I have two AGX Orin Dev Kits connected via a CAT6 ethernet cable to test the networking speeds which are supposed to be up to 10 Gbps. I am using iperf2 to run these tests due to iperf3 potentially having some issues with multithreading. I run the tests using 12 threads, while each Orin is set to MAXN power mode with jetson clocks enabled. However, the best performance I am able to achieve is around 8.06 Gbps:
The client of the iperf tests experiences near 100% CPU usage of CPU0. I assume this is the bottleneck.
With those flags, and running with 12 threads I am able to get closer to that 10 Gbits/sec target. I get max around 9.6 Gbps which is probably as good as I should expect. However, even with 12 threads, CPU0 is still at 100% usage, while other cores are mostly free. In addition, each time I run the test the speed can vary from about 8.3 Gbps to 9.6 Gbps, and the average is around 9 Gbps. I need to be able to get a consistent >9.5 Gbps at the minimum.
FYI, it is often best for a driver to stick to one CPU core. That is because of cache hits, versus cache misses. Any time you migrate to a new core you get a cache miss, and the cache has to be filled again. On a single core you are not guaranteed of a cache hit, but it is much more likely (versus impossible when migrating).
There is a problem though when two independent hardware devices use the same core. It would be better if both lived on a single, but separate core. In order to accomplish that you need to be able to service a hardware interrupt (an actual wire to the device, along with I/O to the core, and not just a simple timer on a software process). If the wiring does not exist, then a hardware IRQ cannot migrate to another core. The scheduler can be told to put that process on a specific “other” core (IRQ affinity), but when it comes time to use the core, the scheduler will migrate the process back to a core with the actual wiring.

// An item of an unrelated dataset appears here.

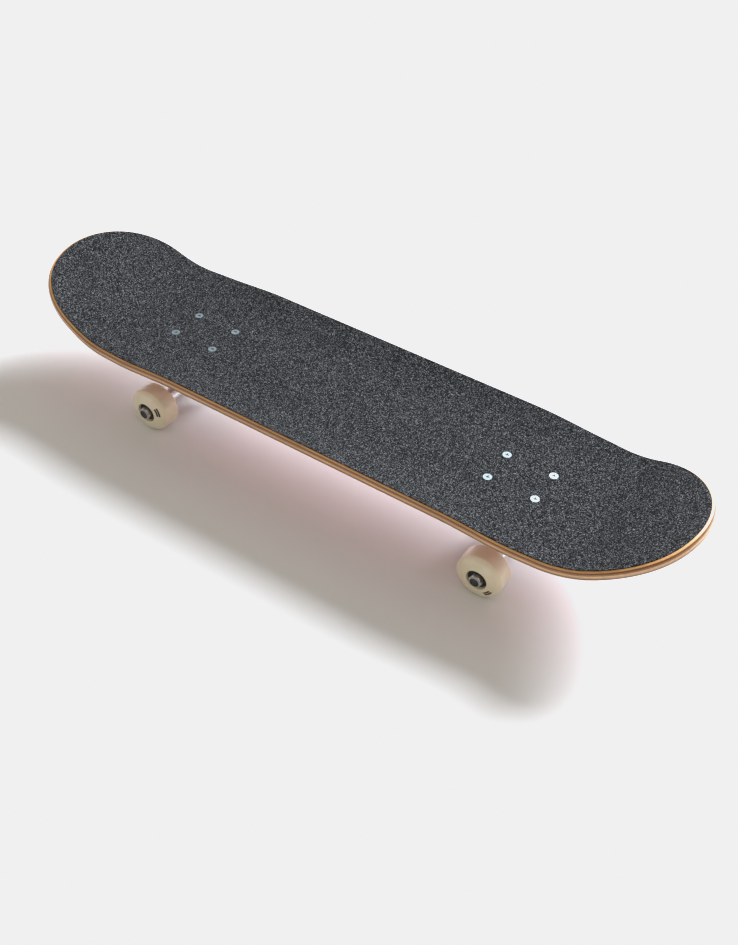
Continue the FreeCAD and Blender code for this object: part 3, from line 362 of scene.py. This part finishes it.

Sometime to consider is to learn about “isolcpus” and “sched_setaffinity” (CPU affinity). Then make sure any software process is on a different core (for user space that is obvious, it is a PID, but for kernel space it is anything running via ksoftirqd, a software IRQ scheduler). There are many hardware IRQs which can only run on CPU0. Examine hardware IRQ stats via: cat /proc/interrupt
As an example, perhaps any software using significant CPU power (e.g., benchmarking software) could be set with affinity evenly spread on cores 1 through 11, and denied on core 0.
If RDMA is a purely software process, then moving it to a new core would help both CPU0 IRQs and RDMA. The benefit to CPU0 would be indirect, and it would depend on how much load RDMA produces. But that is the correct way of thinking about it.
Incidentally, a good hardware driver design performs the minimum possible function on the hardware itself, and then separates out other work such that the hardware IRQ is scheduled separately from the software IRQ produced by follow-up work. A contrived example is a network device; consider that the hardware must be accessed via physical address for reading or writing, but if a checksum is used on the result, then the checksum could be placed as a separate software driver. Access to the hardware in that case would be separate from checksums, and thus shorten the time the hardware is in some atomic access state (versus taking longer if the same IRQ also triggers the checksum). For the software half of this the checksum could be migrated to another core via ksoftirqd scheduling.